Abstract

This study presents the first application of a multidimensional conditional moment closure (CMC) combustion with a two-equation soot model to study the evolution of in-cylinder soot in diesel engines. Five high-fidelity reference cases from an optically accessible heavy-duty diesel engine were used to validate the model predictions; these include two high-temperature cases and two low-temperature cases with two different injection timings and one low-temperature case with a split injection strategy. Simulation results have been compared with experimental data by means of non-reactive fuel vapour distribution, apparent heat release rates (AHRR), temporal evolutions of quantitative in-cylinder soot mass and natural luminosity.
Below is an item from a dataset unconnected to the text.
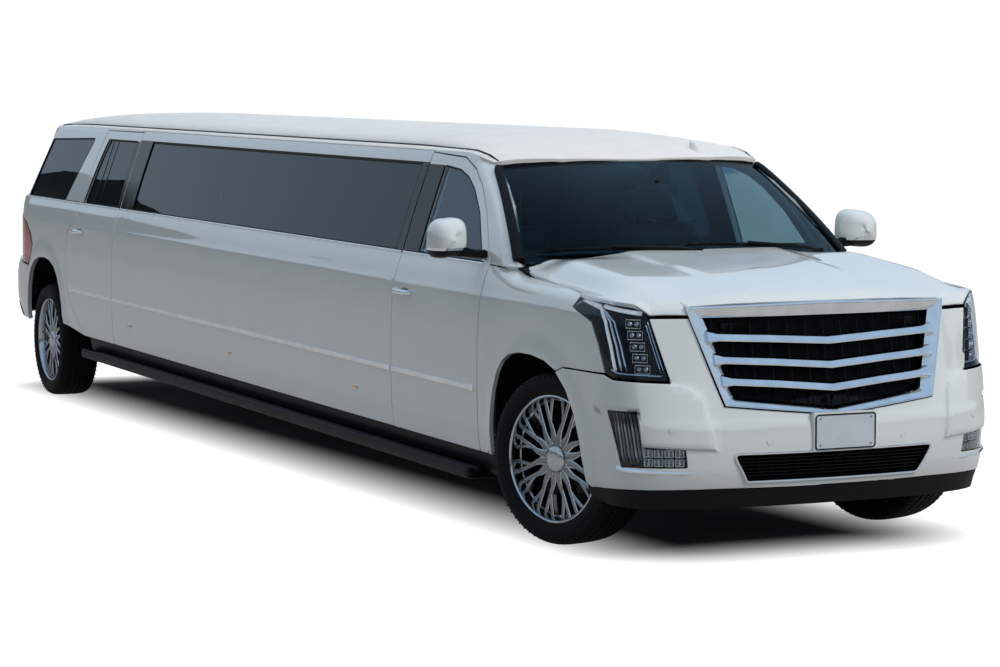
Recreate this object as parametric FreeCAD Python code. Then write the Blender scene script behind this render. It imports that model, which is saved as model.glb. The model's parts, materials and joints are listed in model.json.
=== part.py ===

The model was capable to reproduce semi-quantitative trends of soot mass for all five cases. In particular for low-temperature conditions the evolution of soot formation and oxidation is very well captured. A line-of-sight transformation of the computed 3Dsoot is proposed to ensure a consistent comparison with the measured 2Dsoot natural luminosity images. With this methodology additional effects related to radiation adsorption were observed. Evolutions of line-of-sight soot natural luminosity were qualitatively very well reproduced. Overall the findings suggest that the presented two-equation soot model implemented in the CMC framework is a highly promising candidate for predicting time evolutions of in-cylinder soot for diesel engines operating in different combustion modes.